- [Exercise brief]:
All of the material below is to be repeated exactly.

- [Supplied data]:

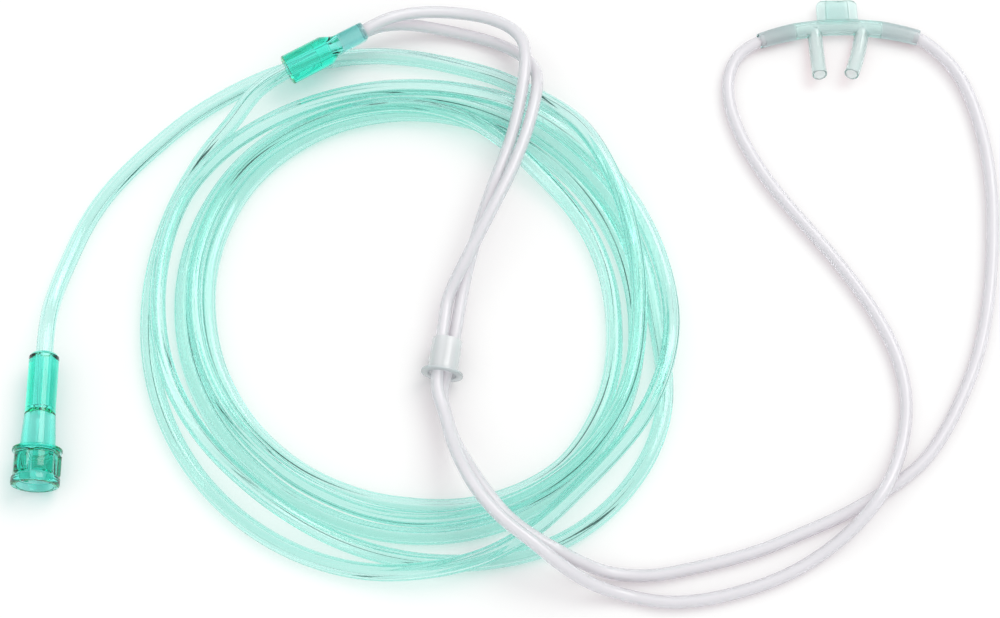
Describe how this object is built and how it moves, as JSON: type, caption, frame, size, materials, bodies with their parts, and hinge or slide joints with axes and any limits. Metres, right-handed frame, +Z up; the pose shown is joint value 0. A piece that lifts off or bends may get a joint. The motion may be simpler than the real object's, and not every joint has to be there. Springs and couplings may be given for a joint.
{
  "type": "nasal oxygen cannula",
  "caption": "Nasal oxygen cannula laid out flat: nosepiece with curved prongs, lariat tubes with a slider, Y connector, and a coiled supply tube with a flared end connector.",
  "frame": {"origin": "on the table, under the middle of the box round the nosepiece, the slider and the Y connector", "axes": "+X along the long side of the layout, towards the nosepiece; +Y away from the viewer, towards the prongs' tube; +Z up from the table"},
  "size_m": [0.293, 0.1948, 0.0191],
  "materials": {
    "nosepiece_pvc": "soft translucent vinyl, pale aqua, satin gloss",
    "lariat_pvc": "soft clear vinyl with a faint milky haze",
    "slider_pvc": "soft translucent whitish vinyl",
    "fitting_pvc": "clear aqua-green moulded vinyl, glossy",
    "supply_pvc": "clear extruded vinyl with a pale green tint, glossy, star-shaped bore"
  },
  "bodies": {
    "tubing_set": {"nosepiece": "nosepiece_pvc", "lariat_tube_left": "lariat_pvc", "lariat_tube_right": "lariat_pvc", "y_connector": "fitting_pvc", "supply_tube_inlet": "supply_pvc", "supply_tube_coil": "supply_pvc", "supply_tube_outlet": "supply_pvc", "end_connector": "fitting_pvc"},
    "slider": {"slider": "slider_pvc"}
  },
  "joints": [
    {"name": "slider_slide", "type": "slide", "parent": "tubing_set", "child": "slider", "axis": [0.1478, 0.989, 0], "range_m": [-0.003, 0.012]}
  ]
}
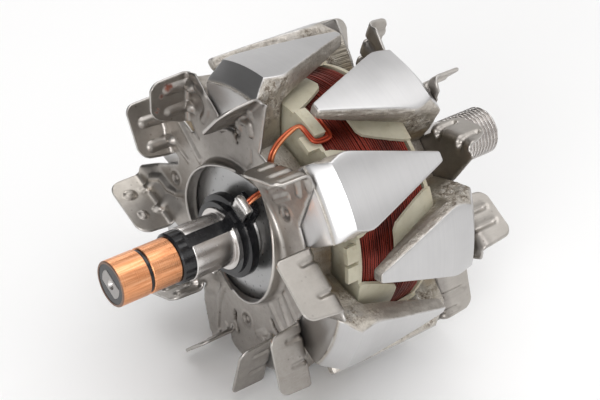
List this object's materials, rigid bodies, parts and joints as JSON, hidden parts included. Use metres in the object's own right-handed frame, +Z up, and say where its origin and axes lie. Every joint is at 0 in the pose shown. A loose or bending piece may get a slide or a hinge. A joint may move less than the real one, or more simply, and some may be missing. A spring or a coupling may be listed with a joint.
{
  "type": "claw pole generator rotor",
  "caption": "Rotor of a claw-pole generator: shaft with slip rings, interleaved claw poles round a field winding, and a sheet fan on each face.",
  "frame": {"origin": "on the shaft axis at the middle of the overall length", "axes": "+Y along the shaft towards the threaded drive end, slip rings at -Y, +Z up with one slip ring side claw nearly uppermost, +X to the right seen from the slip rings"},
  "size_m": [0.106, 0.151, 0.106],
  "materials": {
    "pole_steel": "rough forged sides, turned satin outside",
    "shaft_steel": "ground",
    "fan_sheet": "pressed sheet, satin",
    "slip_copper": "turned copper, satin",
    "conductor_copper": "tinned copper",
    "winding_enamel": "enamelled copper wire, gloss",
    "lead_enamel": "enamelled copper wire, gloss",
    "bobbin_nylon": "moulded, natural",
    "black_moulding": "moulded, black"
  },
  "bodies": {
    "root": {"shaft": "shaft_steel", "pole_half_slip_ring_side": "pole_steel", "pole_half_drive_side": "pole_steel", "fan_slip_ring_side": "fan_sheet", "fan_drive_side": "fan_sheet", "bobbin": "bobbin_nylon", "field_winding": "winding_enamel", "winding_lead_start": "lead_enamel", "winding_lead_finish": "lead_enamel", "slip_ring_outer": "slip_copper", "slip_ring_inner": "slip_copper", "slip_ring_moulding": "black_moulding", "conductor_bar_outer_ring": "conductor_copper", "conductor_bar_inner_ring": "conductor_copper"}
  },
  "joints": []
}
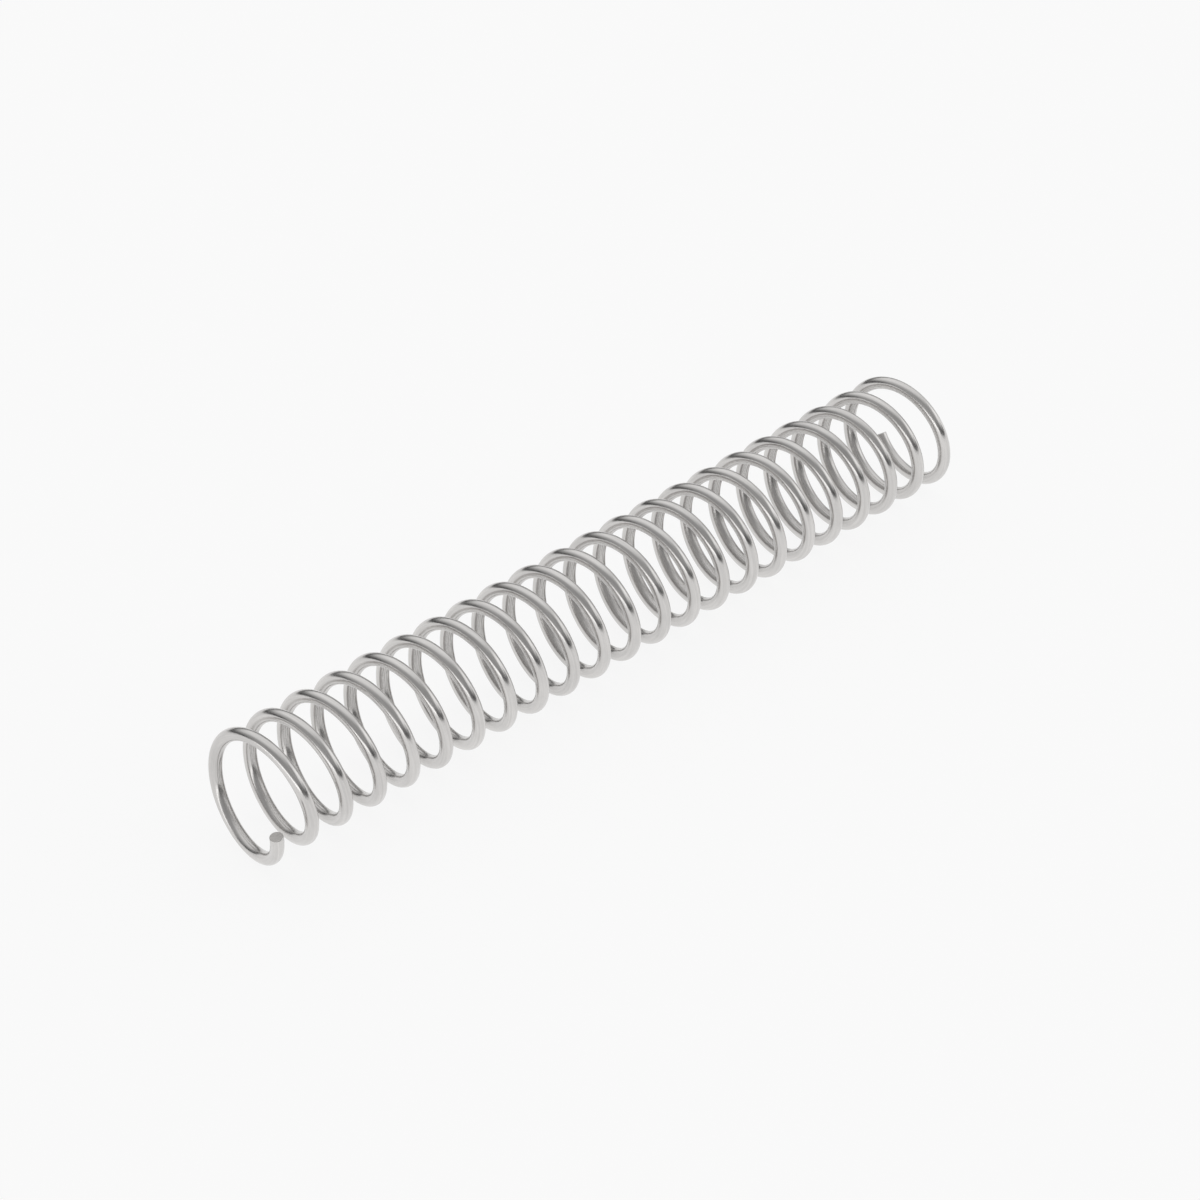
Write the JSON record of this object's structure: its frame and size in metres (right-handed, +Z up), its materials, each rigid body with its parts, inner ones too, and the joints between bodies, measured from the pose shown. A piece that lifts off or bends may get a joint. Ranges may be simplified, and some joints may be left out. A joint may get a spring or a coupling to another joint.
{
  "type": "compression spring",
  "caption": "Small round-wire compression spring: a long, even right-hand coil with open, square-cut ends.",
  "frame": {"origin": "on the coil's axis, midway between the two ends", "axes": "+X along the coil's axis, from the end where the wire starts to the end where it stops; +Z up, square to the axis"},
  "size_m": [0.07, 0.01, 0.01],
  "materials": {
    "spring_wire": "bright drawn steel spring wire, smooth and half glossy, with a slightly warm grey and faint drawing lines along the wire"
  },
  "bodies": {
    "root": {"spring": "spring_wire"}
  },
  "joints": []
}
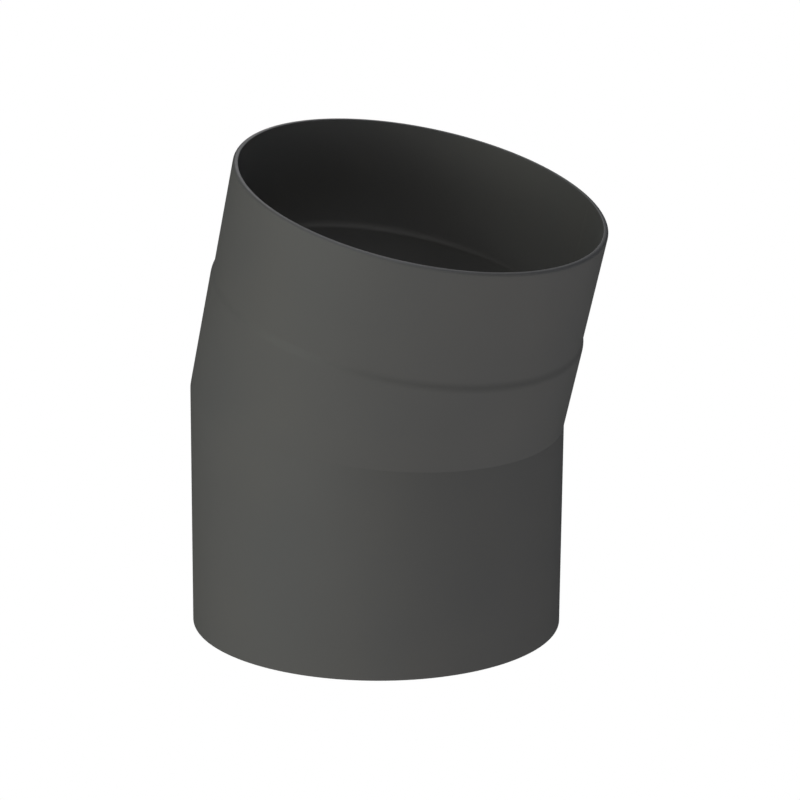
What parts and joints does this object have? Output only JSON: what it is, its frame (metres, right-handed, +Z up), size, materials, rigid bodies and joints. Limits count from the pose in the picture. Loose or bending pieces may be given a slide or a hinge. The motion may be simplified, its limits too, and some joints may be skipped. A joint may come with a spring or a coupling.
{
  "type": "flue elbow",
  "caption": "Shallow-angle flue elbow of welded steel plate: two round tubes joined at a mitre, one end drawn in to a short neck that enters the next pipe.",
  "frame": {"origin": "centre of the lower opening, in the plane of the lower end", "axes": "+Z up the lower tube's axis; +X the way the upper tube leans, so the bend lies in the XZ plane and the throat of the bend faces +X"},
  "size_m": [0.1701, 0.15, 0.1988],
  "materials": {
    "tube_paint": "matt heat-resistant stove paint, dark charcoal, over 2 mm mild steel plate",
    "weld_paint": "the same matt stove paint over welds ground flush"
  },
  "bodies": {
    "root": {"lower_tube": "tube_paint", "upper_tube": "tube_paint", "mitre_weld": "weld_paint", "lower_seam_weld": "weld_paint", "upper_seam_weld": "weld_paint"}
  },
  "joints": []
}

- [Written response]:
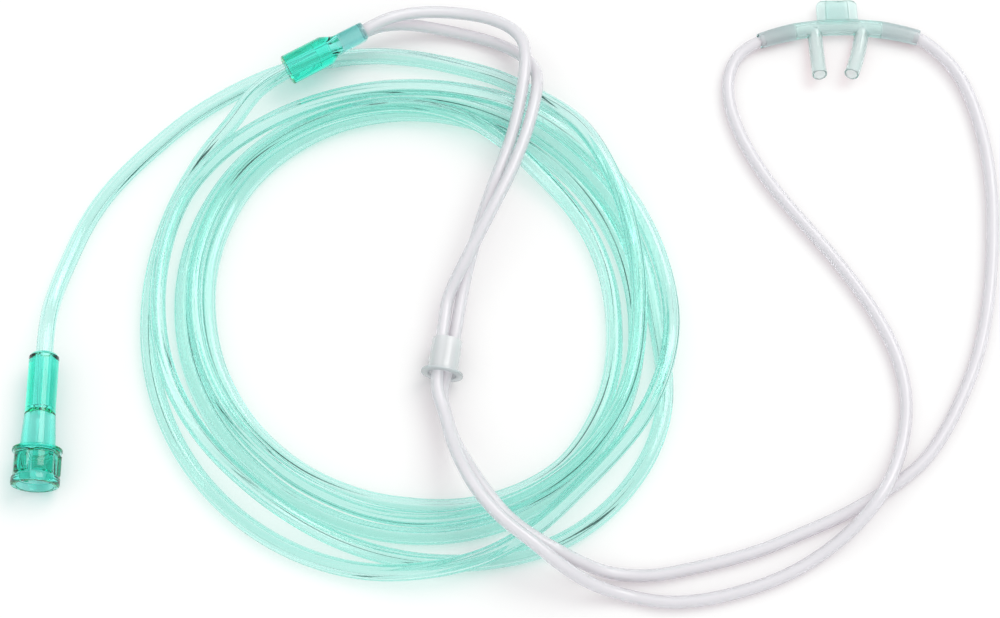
Describe how this object is built and how it moves, as JSON: type, caption, frame, size, materials, bodies with their parts, and hinge or slide joints with axes and any limits. Metres, right-handed frame, +Z up; the pose shown is joint value 0. A piece that lifts off or bends may get a joint. The motion may be simpler than the real object's, and not every joint has to be there. Springs and couplings may be given for a joint.
{
  "type": "nasal oxygen cannula",
  "caption": "Nasal oxygen cannula laid out flat: nosepiece with curved prongs, lariat tubes with a slider, Y connector, and a coiled supply tube with a flared end connector.",
  "frame": {"origin": "on the table, under the middle of the box round the nosepiece, the slider and the Y connector", "axes": "+X along the long side of the layout, towards the nosepiece; +Y away from the viewer, towards the prongs' tube; +Z up from the table"},
  "size_m": [0.293, 0.1948, 0.0191],
  "materials": {
    "nosepiece_pvc": "soft translucent vinyl, pale aqua, satin gloss",
    "lariat_pvc": "soft clear vinyl with a faint milky haze",
    "slider_pvc": "soft translucent whitish vinyl",
    "fitting_pvc": "clear aqua-green moulded vinyl, glossy",
    "supply_pvc": "clear extruded vinyl with a pale green tint, glossy, star-shaped bore"
  },
  "bodies": {
    "tubing_set": {"nosepiece": "nosepiece_pvc", "lariat_tube_left": "lariat_pvc", "lariat_tube_right": "lariat_pvc", "y_connector": "fitting_pvc", "supply_tube_inlet": "supply_pvc", "supply_tube_coil": "supply_pvc", "supply_tube_outlet": "supply_pvc", "end_connector": "fitting_pvc"},
    "slider": {"slider": "slider_pvc"}
  },
  "joints": [
    {"name": "slider_slide", "type": "slide", "parent": "tubing_set", "child": "slider", "axis": [0.1478, 0.989, 0], "range_m": [-0.003, 0.012]}
  ]
}
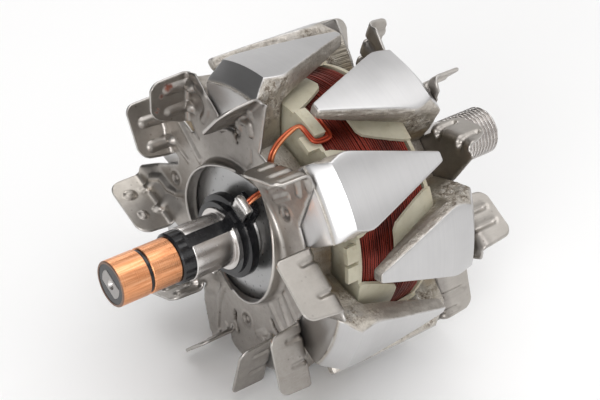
List this object's materials, rigid bodies, parts and joints as JSON, hidden parts included. Use metres in the object's own right-handed frame, +Z up, and say where its origin and axes lie. Every joint is at 0 in the pose shown. A loose or bending piece may get a slide or a hinge. A joint may move less than the real one, or more simply, and some may be missing. A spring or a coupling may be listed with a joint.
{
  "type": "claw pole generator rotor",
  "caption": "Rotor of a claw-pole generator: shaft with slip rings, interleaved claw poles round a field winding, and a sheet fan on each face.",
  "frame": {"origin": "on the shaft axis at the middle of the overall length", "axes": "+Y along the shaft towards the threaded drive end, slip rings at -Y, +Z up with one slip ring side claw nearly uppermost, +X to the right seen from the slip rings"},
  "size_m": [0.106, 0.151, 0.106],
  "materials": {
    "pole_steel": "rough forged sides, turned satin outside",
    "shaft_steel": "ground",
    "fan_sheet": "pressed sheet, satin",
    "slip_copper": "turned copper, satin",
    "conductor_copper": "tinned copper",
    "winding_enamel": "enamelled copper wire, gloss",
    "lead_enamel": "enamelled copper wire, gloss",
    "bobbin_nylon": "moulded, natural",
    "black_moulding": "moulded, black"
  },
  "bodies": {
    "root": {"shaft": "shaft_steel", "pole_half_slip_ring_side": "pole_steel", "pole_half_drive_side": "pole_steel", "fan_slip_ring_side": "fan_sheet", "fan_drive_side": "fan_sheet", "bobbin": "bobbin_nylon", "field_winding": "winding_enamel", "winding_lead_start": "lead_enamel", "winding_lead_finish": "lead_enamel", "slip_ring_outer": "slip_copper", "slip_ring_inner": "slip_copper", "slip_ring_moulding": "black_moulding", "conductor_bar_outer_ring": "conductor_copper", "conductor_bar_inner_ring": "conductor_copper"}
  },
  "joints": []
}
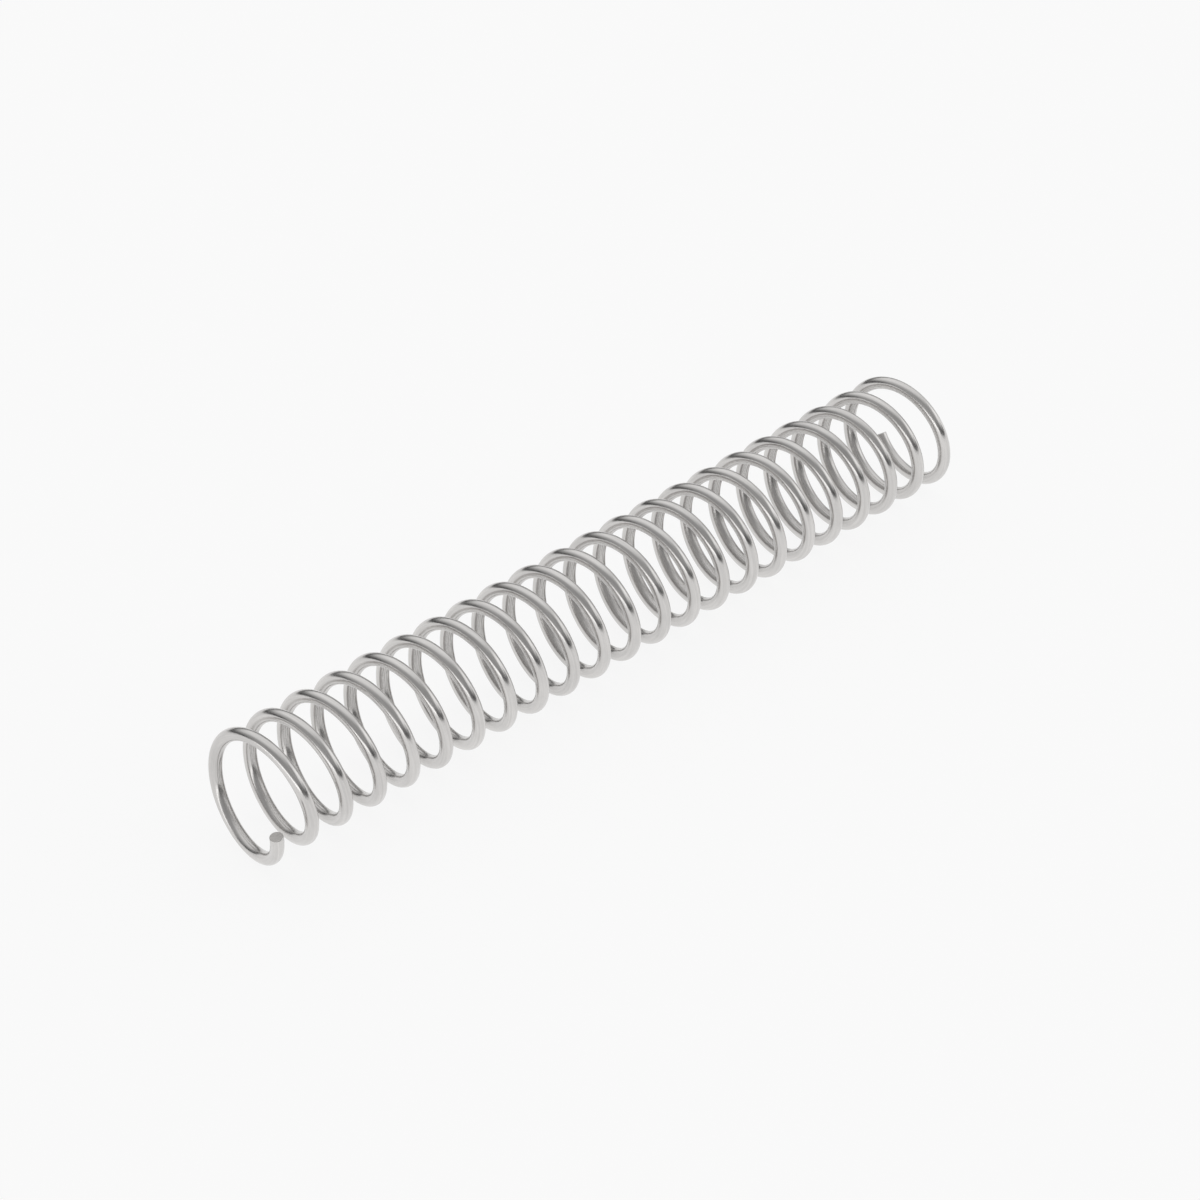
Write the JSON record of this object's structure: its frame and size in metres (right-handed, +Z up), its materials, each rigid body with its parts, inner ones too, and the joints between bodies, measured from the pose shown. A piece that lifts off or bends may get a joint. Ranges may be simplified, and some joints may be left out. A joint may get a spring or a coupling to another joint.
{
  "type": "compression spring",
  "caption": "Small round-wire compression spring: a long, even right-hand coil with open, square-cut ends.",
  "frame": {"origin": "on the coil's axis, midway between the two ends", "axes": "+X along the coil's axis, from the end where the wire starts to the end where it stops; +Z up, square to the axis"},
  "size_m": [0.07, 0.01, 0.01],
  "materials": {
    "spring_wire": "bright drawn steel spring wire, smooth and half glossy, with a slightly warm grey and faint drawing lines along the wire"
  },
  "bodies": {
    "root": {"spring": "spring_wire"}
  },
  "joints": []
}
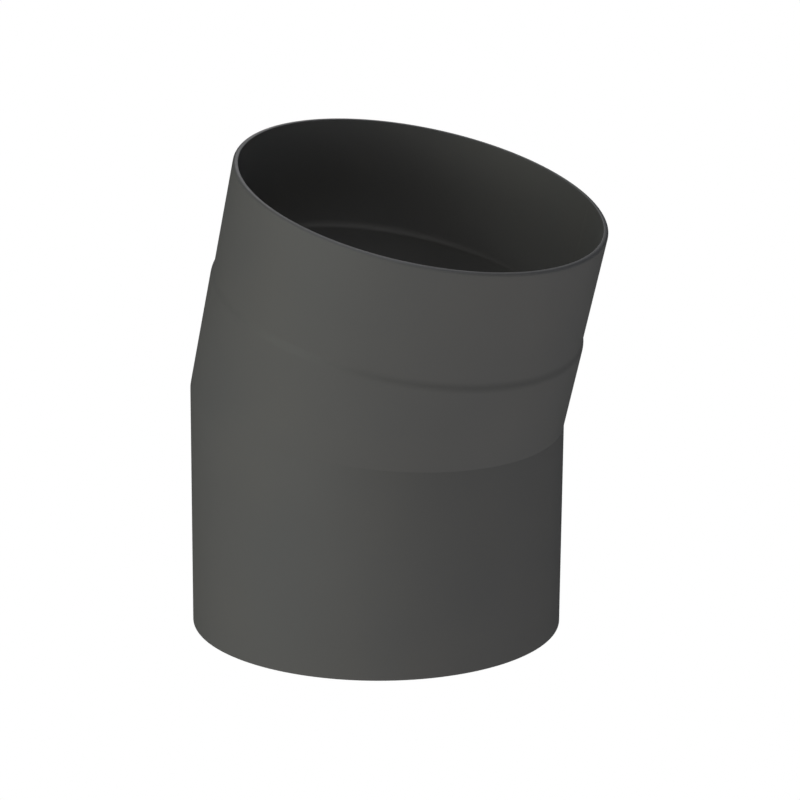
What parts and joints does this object have? Output only JSON: what it is, its frame (metres, right-handed, +Z up), size, materials, rigid bodies and joints. Limits count from the pose in the picture. Loose or bending pieces may be given a slide or a hinge. The motion may be simplified, its limits too, and some joints may be skipped. A joint may come with a spring or a coupling.
{
  "type": "flue elbow",
  "caption": "Shallow-angle flue elbow of welded steel plate: two round tubes joined at a mitre, one end drawn in to a short neck that enters the next pipe.",
  "frame": {"origin": "centre of the lower opening, in the plane of the lower end", "axes": "+Z up the lower tube's axis; +X the way the upper tube leans, so the bend lies in the XZ plane and the throat of the bend faces +X"},
  "size_m": [0.1701, 0.15, 0.1988],
  "materials": {
    "tube_paint": "matt heat-resistant stove paint, dark charcoal, over 2 mm mild steel plate",
    "weld_paint": "the same matt stove paint over welds ground flush"
  },
  "bodies": {
    "root": {"lower_tube": "tube_paint", "upper_tube": "tube_paint", "mitre_weld": "weld_paint", "lower_seam_weld": "weld_paint", "upper_seam_weld": "weld_paint"}
  },
  "joints": []
}